One of the things that always drove me nuts about IT guys, is that they have this zeal for spending money on worthless garbage.  They spend $2000 on $50 equipment, and $10,000 on $1500 equipment.  As a software guy, I feel like I’m a bit more in touch with the pulse and capabilities of the equipment I use, and I like to get my money’s worth.

So today I was looking for a new backup solution.  I wanted to find the cheapest per TB storage solution for backing up our servers at night and wanted to find the current best option.   I had heard that there were some new advancements coming in LTO storage tapes and wanted to see if the market had actually moved in on the technology.  Supposedly a company had figured out how to cram 185GB on a single inch of tape and hundreds of TB on a single tape cassette.  That would be beautiful to have.   Unfortunately, the biggest LTO tape storage on the market right now is the LTO-6 standard, storing only 2.5TB on a cassette.  Per cassette, the price is supposedly pretty low at around $20 per cartridge, which would be great, as long as the tape drives could be found at a reasonable price… but a jukebox would be preferable.

I looked up LTO-6 tape drives and to my SHOCK, I found that the cheapest, single cassette LTO-6 drive is around $1,700.  You can buy hard drives at about $30/TB right now.  For the price of the cassette drive alone, I could get 56TB worth of hard-disks, enough to hold 22.4 cassettes worth of data that I would NOT have to swap out by hand.  There’s just no mathematical justification for using LTO-6 for anything right now, and my conclusion is that the only people who are buying them have no friggen clue what it is they are buying or are simply buying them to be compatible with some other standard.

There’s a lot of wasted money in this industry.  The truly innovative companies out there understand this and are creative enough to come up with better ways of doing things.  Google, for example, has been known to fill its data centers, not with name-brand expensive servers, but with cheap, hand-built servers, complete with custom DC power supplies and hacked-together battery backup systems.
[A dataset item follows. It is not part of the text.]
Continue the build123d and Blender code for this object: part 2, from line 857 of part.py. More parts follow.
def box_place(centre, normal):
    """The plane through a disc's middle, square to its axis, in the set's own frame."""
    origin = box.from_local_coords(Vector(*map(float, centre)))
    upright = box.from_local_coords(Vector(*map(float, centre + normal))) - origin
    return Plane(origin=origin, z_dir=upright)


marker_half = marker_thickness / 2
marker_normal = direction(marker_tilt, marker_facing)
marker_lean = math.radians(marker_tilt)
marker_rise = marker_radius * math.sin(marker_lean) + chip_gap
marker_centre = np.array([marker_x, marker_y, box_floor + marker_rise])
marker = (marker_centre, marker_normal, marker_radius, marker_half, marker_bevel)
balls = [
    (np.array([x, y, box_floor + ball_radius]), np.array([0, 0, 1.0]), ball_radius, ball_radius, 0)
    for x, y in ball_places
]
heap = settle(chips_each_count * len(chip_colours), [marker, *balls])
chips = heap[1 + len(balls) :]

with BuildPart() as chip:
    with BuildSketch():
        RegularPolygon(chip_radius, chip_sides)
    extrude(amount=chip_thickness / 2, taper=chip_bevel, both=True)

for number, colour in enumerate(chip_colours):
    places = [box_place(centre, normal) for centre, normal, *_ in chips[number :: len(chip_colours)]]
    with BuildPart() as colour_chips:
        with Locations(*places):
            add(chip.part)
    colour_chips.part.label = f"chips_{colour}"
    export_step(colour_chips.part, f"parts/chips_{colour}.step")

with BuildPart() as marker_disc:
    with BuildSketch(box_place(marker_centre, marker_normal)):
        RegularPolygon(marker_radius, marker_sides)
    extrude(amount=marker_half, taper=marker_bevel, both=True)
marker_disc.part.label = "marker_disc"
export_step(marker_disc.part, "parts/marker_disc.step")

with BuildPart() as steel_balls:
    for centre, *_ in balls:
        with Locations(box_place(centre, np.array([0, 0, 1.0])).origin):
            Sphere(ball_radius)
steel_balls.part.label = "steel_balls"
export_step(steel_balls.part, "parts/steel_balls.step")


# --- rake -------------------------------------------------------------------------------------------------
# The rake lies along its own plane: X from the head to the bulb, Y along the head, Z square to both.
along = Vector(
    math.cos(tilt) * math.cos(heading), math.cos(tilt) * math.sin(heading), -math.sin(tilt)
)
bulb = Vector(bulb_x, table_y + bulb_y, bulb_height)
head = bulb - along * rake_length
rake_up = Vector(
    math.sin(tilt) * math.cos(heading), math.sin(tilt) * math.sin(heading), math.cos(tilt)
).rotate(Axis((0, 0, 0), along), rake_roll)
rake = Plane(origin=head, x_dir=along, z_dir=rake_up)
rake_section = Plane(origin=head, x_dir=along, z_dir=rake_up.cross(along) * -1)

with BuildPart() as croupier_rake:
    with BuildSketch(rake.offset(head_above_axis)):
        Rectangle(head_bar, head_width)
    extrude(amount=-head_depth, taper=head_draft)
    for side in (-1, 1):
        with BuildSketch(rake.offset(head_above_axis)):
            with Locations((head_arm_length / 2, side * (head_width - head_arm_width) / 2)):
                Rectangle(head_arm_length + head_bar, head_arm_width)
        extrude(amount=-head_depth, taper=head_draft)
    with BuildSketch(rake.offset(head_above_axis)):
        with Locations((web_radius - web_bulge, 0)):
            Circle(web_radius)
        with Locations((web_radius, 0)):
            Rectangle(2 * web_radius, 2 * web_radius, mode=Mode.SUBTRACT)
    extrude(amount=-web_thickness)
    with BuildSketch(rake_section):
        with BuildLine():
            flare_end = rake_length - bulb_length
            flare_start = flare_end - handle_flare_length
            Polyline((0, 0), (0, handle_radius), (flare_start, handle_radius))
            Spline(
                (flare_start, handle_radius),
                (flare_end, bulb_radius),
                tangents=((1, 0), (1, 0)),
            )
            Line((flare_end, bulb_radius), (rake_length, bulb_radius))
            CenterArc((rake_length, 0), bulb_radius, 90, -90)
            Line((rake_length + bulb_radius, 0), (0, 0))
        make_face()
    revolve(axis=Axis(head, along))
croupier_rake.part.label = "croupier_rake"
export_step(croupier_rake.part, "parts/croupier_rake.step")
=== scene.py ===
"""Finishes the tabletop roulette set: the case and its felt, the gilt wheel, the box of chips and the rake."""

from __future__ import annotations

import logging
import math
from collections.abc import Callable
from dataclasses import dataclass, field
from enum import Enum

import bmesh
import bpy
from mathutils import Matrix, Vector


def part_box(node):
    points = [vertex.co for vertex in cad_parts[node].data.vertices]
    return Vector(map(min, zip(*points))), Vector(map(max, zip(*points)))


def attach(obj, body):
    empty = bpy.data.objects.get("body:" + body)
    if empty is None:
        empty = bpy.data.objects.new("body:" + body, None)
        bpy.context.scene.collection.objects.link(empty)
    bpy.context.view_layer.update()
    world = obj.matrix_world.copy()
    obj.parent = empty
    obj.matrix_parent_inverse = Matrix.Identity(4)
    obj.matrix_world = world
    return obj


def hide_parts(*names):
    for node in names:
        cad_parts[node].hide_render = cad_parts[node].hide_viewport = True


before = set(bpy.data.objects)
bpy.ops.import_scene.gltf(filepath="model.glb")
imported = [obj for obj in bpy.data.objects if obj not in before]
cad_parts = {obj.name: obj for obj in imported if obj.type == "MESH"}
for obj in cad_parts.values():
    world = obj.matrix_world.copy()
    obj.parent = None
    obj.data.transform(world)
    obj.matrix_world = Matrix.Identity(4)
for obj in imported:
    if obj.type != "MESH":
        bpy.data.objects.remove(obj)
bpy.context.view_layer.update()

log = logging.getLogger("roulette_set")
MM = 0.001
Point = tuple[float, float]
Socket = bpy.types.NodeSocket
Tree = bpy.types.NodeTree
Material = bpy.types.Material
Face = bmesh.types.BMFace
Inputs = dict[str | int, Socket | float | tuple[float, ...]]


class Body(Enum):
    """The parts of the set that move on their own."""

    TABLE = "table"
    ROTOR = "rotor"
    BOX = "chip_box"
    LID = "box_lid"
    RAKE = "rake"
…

They literally just attach a 12V battery that you can buy at radio-shack to the back of their power supplies, foregoing expensive name-brand battery backup systems that might cost them millions of dollars in favor of simple, common sense solutions with cheap, expendable motherboards.

I was at a company in the past where I was forced to install my apps on servers that cost $10,000.  This would be all great if I really NEEDED a $10,000 server to do the company’s business, but I didn’t.  But the sales people sold the executives on the idea that all these servers were “more reliable”.  That paying $600 for a tiny SCSI drive vs. $50 for a BIG non-SCSI drive was justifiable because the expensive ones wouldn’t fail…. that the servers weren’t going to fail because they had redundant back-planes,  redundant network cards, redundant disks… redundancy.
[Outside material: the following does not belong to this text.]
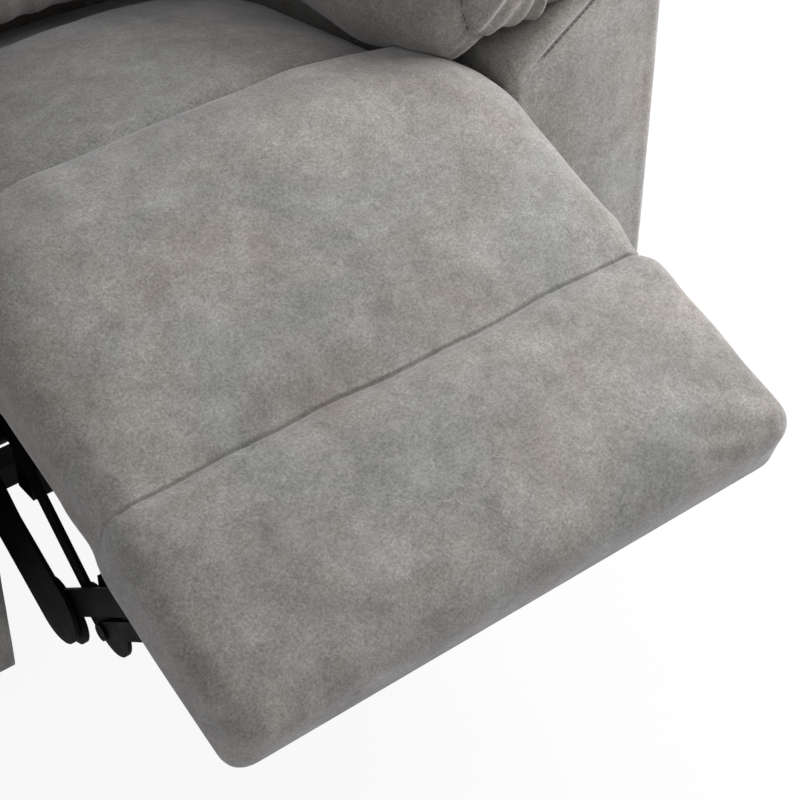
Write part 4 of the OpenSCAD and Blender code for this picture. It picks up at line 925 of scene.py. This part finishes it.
def gatherEnds(co, nrm, angle):
    # seams round both ends, with the end panels gathered into them
    c = armPad
    length = c["rear"] - c["front"]
    y = co[:, 1] - c["front"]
    for d, size, seed in ((y - c["seamAt"], 1, 0.0), (length - c["rearSeamAt"] - y, c["rearGather"], 2.0)):
        d = d - c["seamWave"] * np.sin(angle * 3 + seed)
        inEnd = smoothStep(-d / 0.003)
        folds = (np.sin(angle * 15 + 2.6 * np.sin(angle * 3 + seed) + seed)
                 * (0.6 + 0.4 * np.sin(angle * 4 + 1 + seed)))
        rim = smoothStep((np.hypot(co[:, 0] - c["midX"], co[:, 2] - c["midZ"]) - 0.02) / 0.04)
        gather = size * c["gather"] * folds * inEnd * rim
        beyond = (c["beyond"] * np.sin(angle * 29 + 3 * np.sin(angle * 7 + seed)) * (1 - inEnd)
                  * hump(d, 0.020))
        (deep, narrow), (shallow, broad) = c["grooves"]
        groove = deep * hump(d, narrow) + shallow * hump(d, broad)
        co = co + nrm * (gather + beyond - groove)[:, None]
    return co


def drapePad(co):
    # the inner side sinks on to the seat and spreads
    c = armPad
    inward = smoothStep((0.012 - co[:, 0]) / 0.055)
    lower = 0.30 + 0.70 * smoothStep((c["midZ"] + 0.02 - co[:, 2]) / 0.06)
    behind = smoothStep((co[:, 1] - 0.095) / 0.06)
    front, rear = c["drape"]
    hang = (front * (1 - behind) + rear * behind) * smoothStep((0.350 - co[:, 1]) / 0.05)
    co[:, 0] -= (c["spread"] * inward * smoothStep((c["midZ"] - co[:, 2]) / 0.05)
                 * smoothStep((0.330 - co[:, 1]) / 0.05))
    co[:, 2] -= hang * inward * lower
    return co


def makeArmPad(side, label, under):
    c = armPad
    length = c["rear"] - c["front"]
    rings = padRings()
    p = np.vstack(rings)
    faces = sweepFaces(len(rings), c["turns"], False)
    y = p[:, 1] - c["front"]
    held = np.clip(smoothStep((c["midZ"] - 0.03 - p[:, 2]) / 0.03) + hump(y - c["seamAt"], 0.003)
                   + hump(length - y - c["rearSeamAt"], 0.003), 0, 1)
    radius = np.hypot(p[:, 0] - c["midX"], p[:, 2] - c["midZ"])
    held = np.maximum(held, hump(radius, 0.02) * (np.minimum(y, length - y) < 0.01))
    co, nrm, quads = swell(p, faces, held, c["reach"])
    y = co[:, 1] - c["front"]
    angle = np.arctan2(co[:, 2] - c["midZ"], co[:, 0] - c["midX"])
    co = gatherEnds(co, nrm, angle)
    co = co + nrm * waves(co, [(size, scale, seed + side) for size, scale, seed in c["waves"]])[:, None]
    co = drapePad(co)
    place = np.stack([side * (armInnerX + co[:, 0]), frontY + co[:, 1], co[:, 2]], 1)
    # it rests on what lies under it
    for q in np.nonzero(place[:, 2] < c["midZ"])[0]:
        for tree in under:
            spot = tree.ray_cast(Vector((place[q, 0], place[q, 1], 0.62)), Vector((0, 0, -1)))[0]
            if spot is not None and place[q, 2] < spot.z + c["rest"]:
                place[q, 2] = spot.z + c["rest"]
    obj = meshObject("armPad_" + label, place, [f[::-1] for f in quads] if side > 0 else quads)
    finishPad(obj, "base", ["arm_pad_" + label])
    # thread in both end seams, through the points that lie nearest to them
    for name, d, seed in (("armPadSeam_", y - c["seamAt"], 0),
                          ("armPadRearSeam_", length - c["rearSeamAt"] - y, 2)):
        d = d - c["seamWave"] * np.sin(angle * 3 + seed)
        path = []
        for a in np.linspace(-math.pi, math.pi, 73):
            turn = np.abs((angle - a + math.pi) % (2 * math.pi) - math.pi)
            path.append(place[np.argmin(np.abs(d) / 0.002 + turn / 0.05)])
        stitchRow(name + label, path, obj, "base")


legCover = makeLegPad()
print("leg pad made")
cushion = makeSeatCushion()
print("seat cushion made")
for seed, padName in enumerate(backPads):
    makeBackPad(padName, 1.5 + seed)
makeBackCover()
print("back made")
for side, label in ((1, "left"), (-1, "right")):
    armCover = makeArmCover(side, label)
    makeArmPad(side, label, [surfaceTree(piece) for piece in (legCover, cushion, armCover)])
print("arms made")

# Floor, light and camera

studio = {"floorColour": (0.90, 0.90, 0.90), "floorRoughness": 0.9, "floorWhite": 0.92, "floorSize": 30,
          "skyColour": (0.95, 0.96, 1.0), "skyStrength": 0.40}


def seenDirectly(nt):
    # 1 where the camera, a reflection or a clear surface looks at the shader
    rays = nt.nodes.new("ShaderNodeLightPath")
    seen = rays.outputs["Is Camera Ray"]
    for ray in ("Is Glossy Ray", "Is Transmission Ray"):
        node = nt.nodes.new("ShaderNodeMath")
        node.operation = "MAXIMUM"
        nt.links.new(seen, node.inputs[0])
        nt.links.new(rays.outputs[ray], node.inputs[1])
        seen = node.outputs[0]
    return seen


def mixShaders(nt, factor, a, b, surface):
    node = nt.nodes.new("ShaderNodeMixShader")
    for output, socket in ((factor, node.inputs[0]), (a, node.inputs[1]), (b, node.inputs[2]),
                           (node.outputs[0], surface)):
        nt.links.new(output, socket)


floorMat, floorTree, floorShader = newMaterial("paleFloor")
floorShader.inputs["Base Color"].default_value = (*studio["floorColour"], 1)
floorShader.inputs["Roughness"].default_value = studio["floorRoughness"]
share = floorTree.nodes.new("ShaderNodeMath")
share.operation = "MULTIPLY"
share.inputs[1].default_value = studio["floorWhite"]
floorTree.links.new(seenDirectly(floorTree), share.inputs[0])
white = floorTree.nodes.new("ShaderNodeEmission")
mixShaders(floorTree, share.outputs[0], floorShader.outputs[0], white.outputs[0],
           floorTree.nodes["Material Output"].inputs["Surface"])
bpy.ops.mesh.primitive_plane_add(size=studio["floorSize"], location=(0, 0, -0.001))
floor = bpy.context.object
floor.name = "floor"
floor.data.materials.append(floorMat)

world = bpy.data.worlds.new("studio")
world.use_nodes = True
bpy.context.scene.world = world
worldTree = world.node_tree
sky = worldTree.nodes["Background"]
sky.inputs["Color"].default_value = (*studio["skyColour"], 1)
sky.inputs["Strength"].default_value = studio["skyStrength"]
backdrop = worldTree.nodes.new("ShaderNodeBackground")
backdrop.inputs["Color"].default_value = (1, 1, 1, 1)
mixShaders(worldTree, seenDirectly(worldTree), sky.outputs[0], backdrop.outputs[0],
           worldTree.nodes["World Output"].inputs["Surface"])

lampSettings = {
    "key": {"at": (1.32, -0.55, 1.16), "to": (0, -0.25, 0.4), "size": 0.9, "power": 28},
    "fill": {"at": (-2.2, -2.2, 2.6), "to": (0, -0.2, 0.4), "size": 2.6, "power": 10},
    "rear": {"at": (1.2, 2.4, 2.8), "to": (0, 0, 0.5), "size": 2.0, "power": 40},
}
for name, c in lampSettings.items():
    data = bpy.data.lights.new(name, "AREA")
    data.size = c["size"]
    data.energy = c["power"]
    lamp = bpy.data.objects.new(name, data)
    lamp.location = c["at"]
    lamp.rotation_euler = (Vector(c["to"]) - Vector(c["at"])).to_track_quat("-Z", "Y").to_euler()
    bpy.context.scene.collection.objects.link(lamp)

# the camera stands ahead of the arms' front plane, at the photograph's angle
cameraSettings = {"at": (-0.7933, -1.2099, 1.4518), "azimuth": -38.0, "elevation": 40.5, "lens": 94.11}
camData = bpy.data.cameras.new("camera")
camData.lens = cameraSettings["lens"]
camData.sensor_width = 36
camData.clip_start = 0.05
cam = bpy.data.objects.new("camera", camData)
bpy.context.scene.collection.objects.link(cam)
az, el = math.radians(cameraSettings["azimuth"]), math.radians(cameraSettings["elevation"])
towards = Vector((-math.sin(az) * math.cos(el), math.cos(az) * math.cos(el), -math.sin(el)))
cam.location = Vector(cameraSettings["at"]) + Vector((0, frontY, 0))
cam.rotation_euler = towards.to_track_quat("-Z", "Y").to_euler()
bpy.context.scene.camera = cam
bpy.context.scene.view_settings.view_transform = "Standard"
print("scene set")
Another popular argument for overpriced gear was that the overpriced gear somehow “out performed” the cheap gear.  But one thing I pointed out, yet failed to convince the executives of, is that the power of your average computer was doubling every 6-months, therefore a cheap computer 6-months from now was going to out-perform this expensive beast they are buying, so unless it was truly important that we were 10% faster than every other computer on the planet for the next 4-6 months, there was no justification for buying a system on the merits of “performance”.

Our server collection grew to the point where I had an entire room full of $10,000 servers at my disposal to do whatever I wanted for alpha and beta testing before we’d deploy to our real data centers around the world.  There were maybe 10 racks, floor-to-ceiling with various name-brand servers, with expensive load balancers, and expensive network switches with a dedicated H-Vac system for the room.  Despite paying 5-6x what the computers were worth for each unit, those computers weren’t any more reliable than the desktops we built for ourselves from components.  Despite having “dual back planes”, the HD controllers failed, the SCSI drives failed, the network cards failed, the systems failed at the same rate if not a higher rate, than any other computer in the office, including the cheap budget ones we’d give to the mail-room or data entry folks.
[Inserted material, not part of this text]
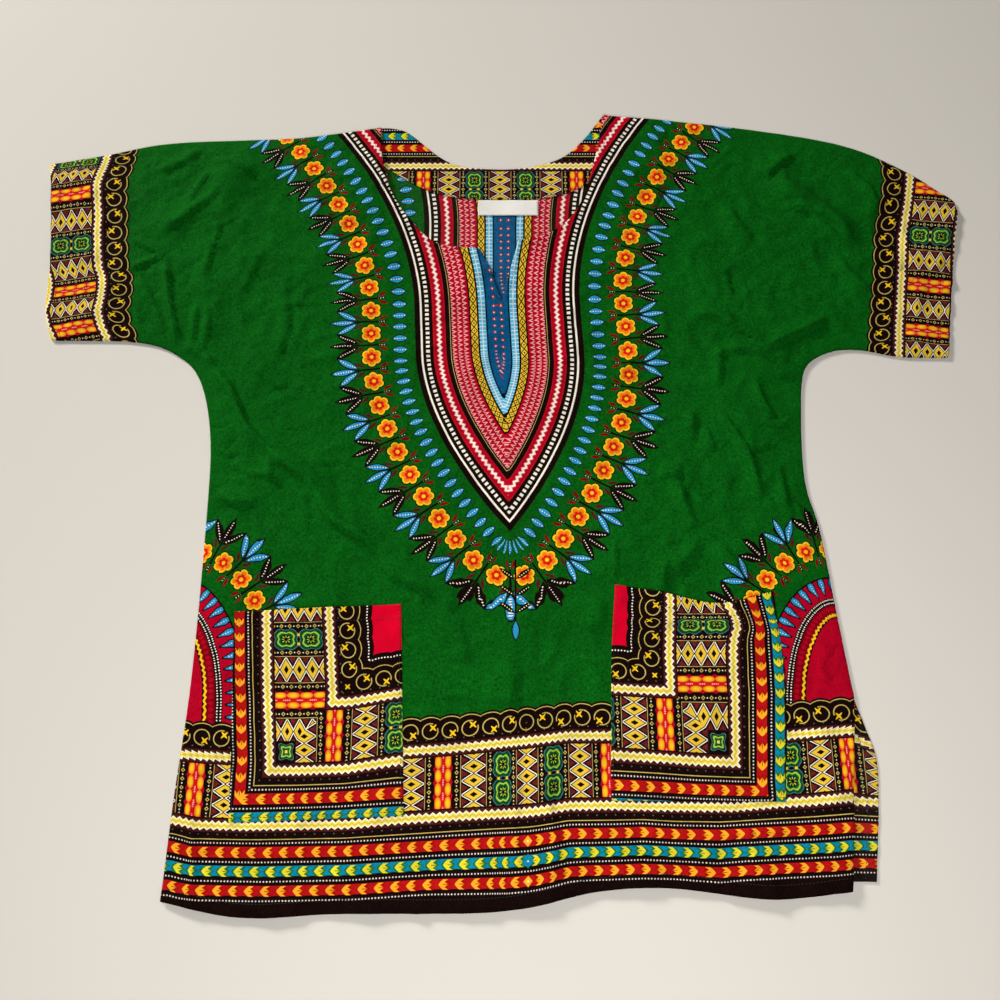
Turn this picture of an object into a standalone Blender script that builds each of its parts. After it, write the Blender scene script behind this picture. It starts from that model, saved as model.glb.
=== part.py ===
"""Dashiki shirt with short kimono sleeves, laid flat with its front up.

Six cut pieces of printed cotton: a back and a front panel, each cut in one with both
sleeves, a facing inside the back of the neck, a small label below it and two patch pockets.
Tables are in millimetres: x runs across the shirt, y up from the lowest point of the hem to
the neck, z up from the floor. Left and right are as seen from above. The finished meshes are
in metres, and their origin is moved to the middle of the shirt's box, at the floor.
"""

import math
from collections import namedtuple

import bpy
import numpy as np
from mathutils.geometry import delaunay_2d_cdt

MM = 0.001

# Driving dimensions
CLOTH = 1.2  # wall of a panel or pocket, with its turned edges
FACING_CLOTH = 1.1
LABEL_CLOTH = 1.0
SEAM_GAP = 0.3  # clear space between pieces that lie on each other
FRONT_PITCH = 15.5  # distance between the mesh points of the front
BACK_PITCH = 42.0
SMALL_PITCH = 20.0
EDGE_STEP = 13.0  # longest side of an outline's facets
SEAM_TAPER = 34.0  # the front rises from the back over this width along a seam
LOFT = 1.8  # air between front and back, away from the seams
NECK_CLEAR = 22.0  # the front lies on the facing as far out as this
NECK_TAPER = 40.0  # and comes down to the back over this width
POCKET_GAPE = 2.6  # how far a pocket's mouth stands off the front
GAPE_DEPTH = 55.0  # how far down from the mouth that reaches

# An outline is a chain of points. A curve passes smoothly through each "curve" point
# and breaks at each "corner".
Point = namedtuple("Point", "name x y turn")

LEFT_SIDE = [
    Point("neck point", -134, 824, "corner"),
    Point("shoulder", -224, 811, "curve"),
    Point("sleeve head", -366, 804, "curve"),
    Point("sleeve end", -438, 789, "curve"),
    Point("cuff top", -502, 776, "corner"),
    Point("cuff dip", -486, 660, "curve"),
    Point("cuff bulge", -483, 597, "curve"),
    Point("cuff foot", -472, 560, "corner"),
    Point("sleeve underside", -385, 558, "curve"),
    Point("armpit top", -342, 545, "curve"),
    Point("armpit", -312, 515, "curve"),
    Point("armpit foot", -295, 452, "curve"),
    Point("chest", -291, 365, "curve"),
    Point("waist", -291, 210, "curve"),
    Point("hip", -297, 98, "curve"),
    Point("hem end", -300, 13, "corner"),
]
FRONT_HEM = [
    Point("hem end", -300, 13, "corner"),
    Point("hem wave", -228, 0, "curve"),
    Point("hem wave", -140, 3, "curve"),
    Point("hem middle", 0, 5, "curve"),
    Point("hem rise", 86, 21, "curve"),
    Point("hem wave", 150, 24, "curve"),
    Point("hem dip", 240, 15, "curve"),
    Point("vent foot", 312, 21, "corner"),
]
FRONT_VENT = [
    Point("vent foot", 312, 21, "corner"),
    Point("vent edge", 317, 62, "curve"),
    Point("vent top", 332, 190, "corner"),
]
BACK_HEM = [
    Point("hem end", -300, 13, "corner"),
    Point("hem", -150, 12, "curve"),
    Point("hem rise", 60, 26, "curve"),
    Point("hem", 170, 32, "curve"),
    Point("vent foot", 335, 29, "corner"),
]
BACK_VENT = [
    Point("vent foot", 335, 29, "corner"),
    Point("vent edge", 344, 92, "curve"),
    Point("vent spread", 347, 134, "curve"),
    Point("vent shoulder", 340, 162, "curve"),
    Point("vent top", 332, 190, "corner"),
]
RIGHT_SIDE = [
    Point("vent top", 332, 190, "corner"),
    Point("waist", 325, 259, "curve"),
    Point("chest", 316, 350, "curve"),
    Point("chest top", 306, 404, "curve"),
    Point("armpit foot", 309, 478, "curve"),
    Point("armpit", 318, 527, "curve"),
    Point("armpit top", 345, 546, "curve"),
    Point("sleeve underside", 376, 549, "curve"),
    Point("sleeve underside", 420, 541, "curve"),
    Point("cuff foot", 469, 540, "corner"),
    Point("cuff", 484, 622, "curve"),
    Point("cuff fold", 502, 713, "curve"),
    Point("cuff top", 498, 731, "corner"),
    Point("sleeve end", 447, 770, "curve"),
    Point("sleeve head", 378, 803, "curve"),
    Point("shoulder", 250, 827, "curve"),
    Point("neck point", 117, 841, "corner"),
]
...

“High end” equipment belongs to more of a “boutique” industry.  They are high-price, low-volume products, which may translate into less time spent on QA, drivers, and compatibility.  They sell far fewer high-end systems than they do systems for regular joes and in-fact, the regular joes likely have higher standards of quality as they want their systems that they use for playing Call-of-Duty to be rock-solid and reliable, or they want their money back.  If 1 of 100 servers  in my data center has a problem, I probably wouldn’t get too emotional about it… I’d just shut it down and let the other systems pick up the slack.  It probably wouldn’t even be worth sending back to the manufacturer.

So why the hell are companies routinely spending $10,000 on $2,000 systems?  I have begged for an answer to this question for years.

These days, a $10,000 system still does not have any real advantages over a $2,000 system.  Go to Dell.com right now and choose an “entry-level” server that starts out at $10,000… and you’ll find that $10,000 gets you the entry-level enterprise system. Out of the box, it comes with just 64GB of RAM, just 2 Xeon CPUs that you pay 10x the price for over Core i7s, just a regular old 1GB ethernet adapter, and a pitiful 300GBs of hard disk space.  Certainly you can pimp it out with more RAM (up to 6TB) and more CPUs, but at a HIGH cost. You’ll find that it becomes a $50,000 or even a $100,000 system very quickly.  I must admit, however, that I would love to get my hands on a $100,000 system… just to “play around” with.  Would it outperform 100-cheap computers though?  Probably not.  Would it out-perform 1,000 of these new “Micro” computers that fit on a USB stick for $100?  Probably not, but maybe, depending on the application and scaling model.   You’d have to have a pretty serious database to justify buying one of these things…. and you better hope that it has a stellar warranty.